## START

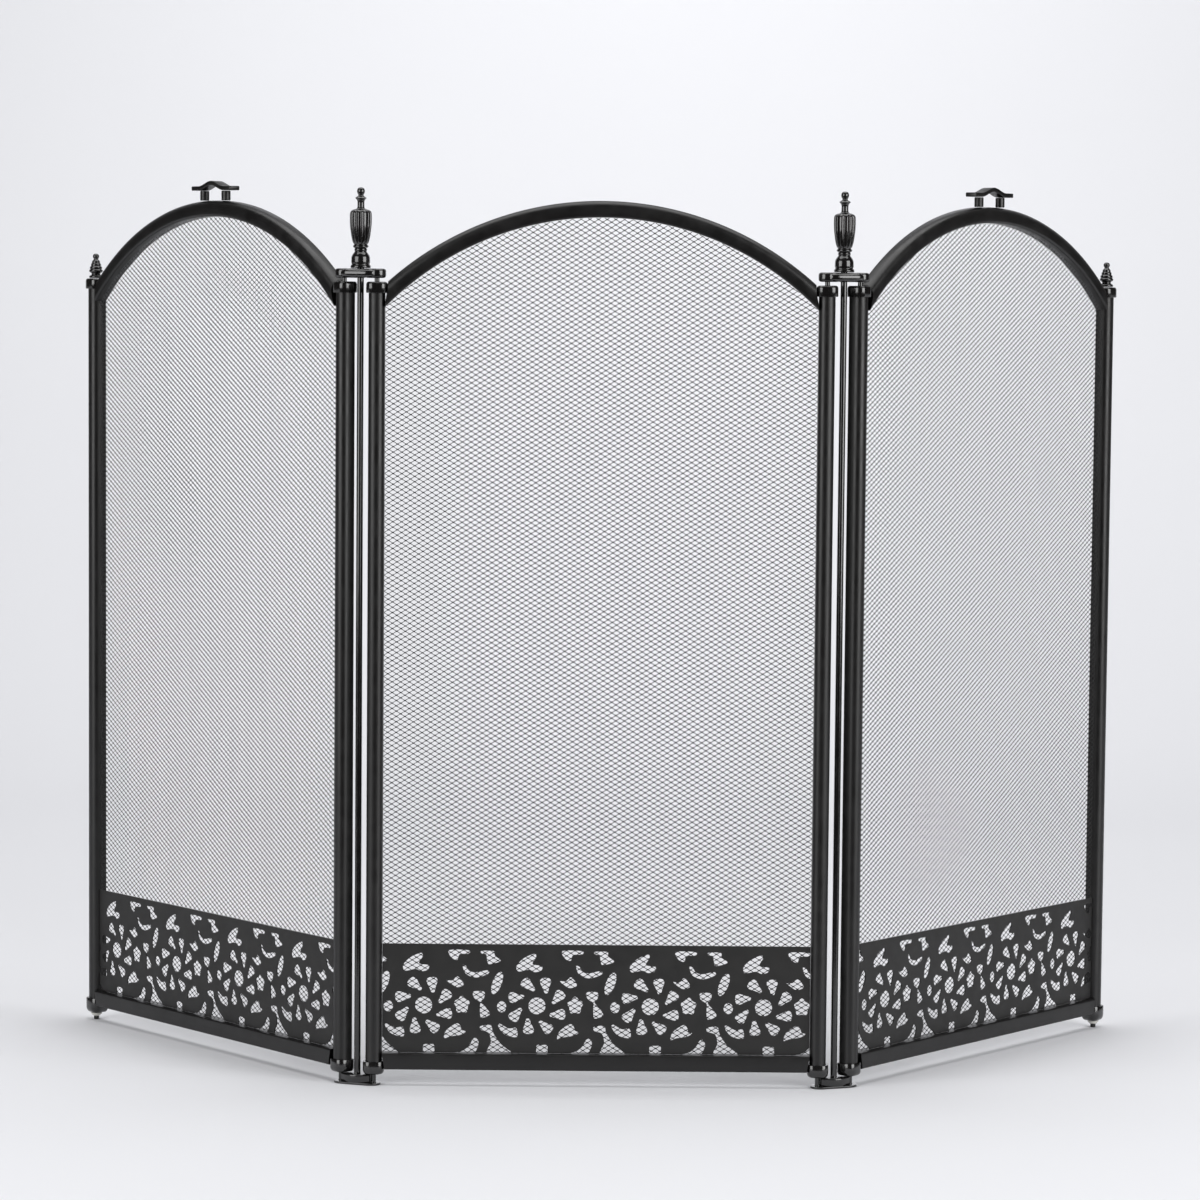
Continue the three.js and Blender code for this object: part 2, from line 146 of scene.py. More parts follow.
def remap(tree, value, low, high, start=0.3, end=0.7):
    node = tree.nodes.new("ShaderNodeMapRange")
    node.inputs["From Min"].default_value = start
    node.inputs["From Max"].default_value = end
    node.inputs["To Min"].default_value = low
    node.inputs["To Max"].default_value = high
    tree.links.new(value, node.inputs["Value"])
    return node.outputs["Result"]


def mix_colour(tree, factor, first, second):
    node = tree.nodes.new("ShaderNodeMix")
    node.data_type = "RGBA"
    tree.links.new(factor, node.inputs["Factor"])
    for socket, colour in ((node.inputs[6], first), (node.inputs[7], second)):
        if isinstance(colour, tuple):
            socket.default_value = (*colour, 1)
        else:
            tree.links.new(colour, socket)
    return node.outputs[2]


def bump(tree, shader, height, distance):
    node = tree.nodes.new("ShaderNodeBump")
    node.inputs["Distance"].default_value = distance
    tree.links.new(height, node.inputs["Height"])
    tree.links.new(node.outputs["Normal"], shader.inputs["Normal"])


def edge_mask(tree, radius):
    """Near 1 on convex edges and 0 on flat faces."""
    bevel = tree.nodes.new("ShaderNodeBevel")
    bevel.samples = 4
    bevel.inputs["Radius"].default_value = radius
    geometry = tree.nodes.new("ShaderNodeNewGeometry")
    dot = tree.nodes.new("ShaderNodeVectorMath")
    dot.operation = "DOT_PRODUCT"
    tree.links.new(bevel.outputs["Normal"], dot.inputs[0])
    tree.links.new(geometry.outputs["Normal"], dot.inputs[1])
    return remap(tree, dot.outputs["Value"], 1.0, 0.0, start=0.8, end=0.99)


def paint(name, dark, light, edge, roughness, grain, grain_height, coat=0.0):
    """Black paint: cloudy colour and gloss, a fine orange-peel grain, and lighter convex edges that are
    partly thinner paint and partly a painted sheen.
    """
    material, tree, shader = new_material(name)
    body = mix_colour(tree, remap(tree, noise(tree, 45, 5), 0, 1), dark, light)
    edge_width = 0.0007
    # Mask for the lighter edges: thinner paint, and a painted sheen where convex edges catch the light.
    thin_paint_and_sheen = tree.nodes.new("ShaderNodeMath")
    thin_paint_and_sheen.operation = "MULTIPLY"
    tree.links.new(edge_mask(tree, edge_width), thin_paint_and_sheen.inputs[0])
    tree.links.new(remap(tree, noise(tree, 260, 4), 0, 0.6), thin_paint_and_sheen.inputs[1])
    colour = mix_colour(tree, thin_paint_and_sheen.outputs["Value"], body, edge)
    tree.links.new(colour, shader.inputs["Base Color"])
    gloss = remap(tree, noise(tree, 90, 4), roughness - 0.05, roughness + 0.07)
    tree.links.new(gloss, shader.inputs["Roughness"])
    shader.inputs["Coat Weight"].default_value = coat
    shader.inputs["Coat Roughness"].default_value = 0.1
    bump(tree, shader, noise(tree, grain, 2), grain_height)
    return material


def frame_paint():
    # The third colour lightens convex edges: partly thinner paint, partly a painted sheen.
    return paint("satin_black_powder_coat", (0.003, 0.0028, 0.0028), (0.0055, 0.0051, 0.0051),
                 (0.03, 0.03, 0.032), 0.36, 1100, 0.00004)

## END

Given instruction -
Your task is to repeat each line of the material exactly.

Worked answer -
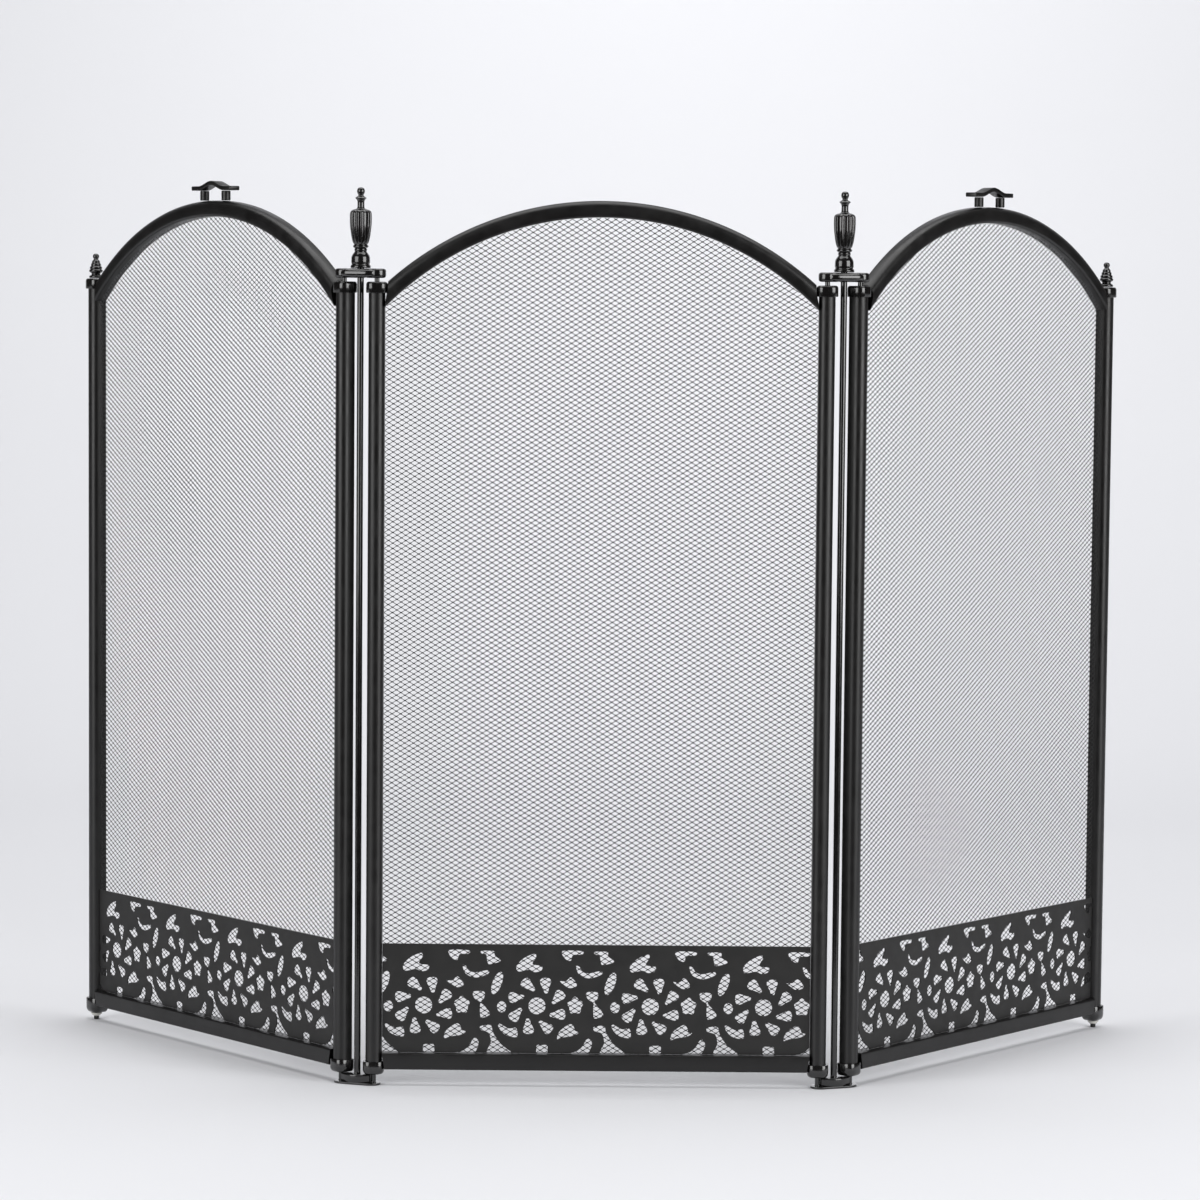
Continue the three.js and Blender code for this object: part 2, from line 146 of scene.py. More parts follow.
def remap(tree, value, low, high, start=0.3, end=0.7):
    node = tree.nodes.new("ShaderNodeMapRange")
    node.inputs["From Min"].default_value = start
    node.inputs["From Max"].default_value = end
    node.inputs["To Min"].default_value = low
    node.inputs["To Max"].default_value = high
    tree.links.new(value, node.inputs["Value"])
    return node.outputs["Result"]


def mix_colour(tree, factor, first, second):
    node = tree.nodes.new("ShaderNodeMix")
    node.data_type = "RGBA"
    tree.links.new(factor, node.inputs["Factor"])
    for socket, colour in ((node.inputs[6], first), (node.inputs[7], second)):
        if isinstance(colour, tuple):
            socket.default_value = (*colour, 1)
        else:
            tree.links.new(colour, socket)
    return node.outputs[2]


def bump(tree, shader, height, distance):
    node = tree.nodes.new("ShaderNodeBump")
    node.inputs["Distance"].default_value = distance
    tree.links.new(height, node.inputs["Height"])
    tree.links.new(node.outputs["Normal"], shader.inputs["Normal"])


def edge_mask(tree, radius):
    """Near 1 on convex edges and 0 on flat faces."""
    bevel = tree.nodes.new("ShaderNodeBevel")
    bevel.samples = 4
    bevel.inputs["Radius"].default_value = radius
    geometry = tree.nodes.new("ShaderNodeNewGeometry")
    dot = tree.nodes.new("ShaderNodeVectorMath")
    dot.operation = "DOT_PRODUCT"
    tree.links.new(bevel.outputs["Normal"], dot.inputs[0])
    tree.links.new(geometry.outputs["Normal"], dot.inputs[1])
    return remap(tree, dot.outputs["Value"], 1.0, 0.0, start=0.8, end=0.99)


def paint(name, dark, light, edge, roughness, grain, grain_height, coat=0.0):
    """Black paint: cloudy colour and gloss, a fine orange-peel grain, and lighter convex edges that are
    partly thinner paint and partly a painted sheen.
    """
    material, tree, shader = new_material(name)
    body = mix_colour(tree, remap(tree, noise(tree, 45, 5), 0, 1), dark, light)
    edge_width = 0.0007
    # Mask for the lighter edges: thinner paint, and a painted sheen where convex edges catch the light.
    thin_paint_and_sheen = tree.nodes.new("ShaderNodeMath")
    thin_paint_and_sheen.operation = "MULTIPLY"
    tree.links.new(edge_mask(tree, edge_width), thin_paint_and_sheen.inputs[0])
    tree.links.new(remap(tree, noise(tree, 260, 4), 0, 0.6), thin_paint_and_sheen.inputs[1])
    colour = mix_colour(tree, thin_paint_and_sheen.outputs["Value"], body, edge)
    tree.links.new(colour, shader.inputs["Base Color"])
    gloss = remap(tree, noise(tree, 90, 4), roughness - 0.05, roughness + 0.07)
    tree.links.new(gloss, shader.inputs["Roughness"])
    shader.inputs["Coat Weight"].default_value = coat
    shader.inputs["Coat Roughness"].default_value = 0.1
    bump(tree, shader, noise(tree, grain, 2), grain_height)
    return material


def frame_paint():
    # The third colour lightens convex edges: partly thinner paint, partly a painted sheen.
    return paint("satin_black_powder_coat", (0.003, 0.0028, 0.0028), (0.0055, 0.0051, 0.0051),
                 (0.03, 0.03, 0.032), 0.36, 1100, 0.00004)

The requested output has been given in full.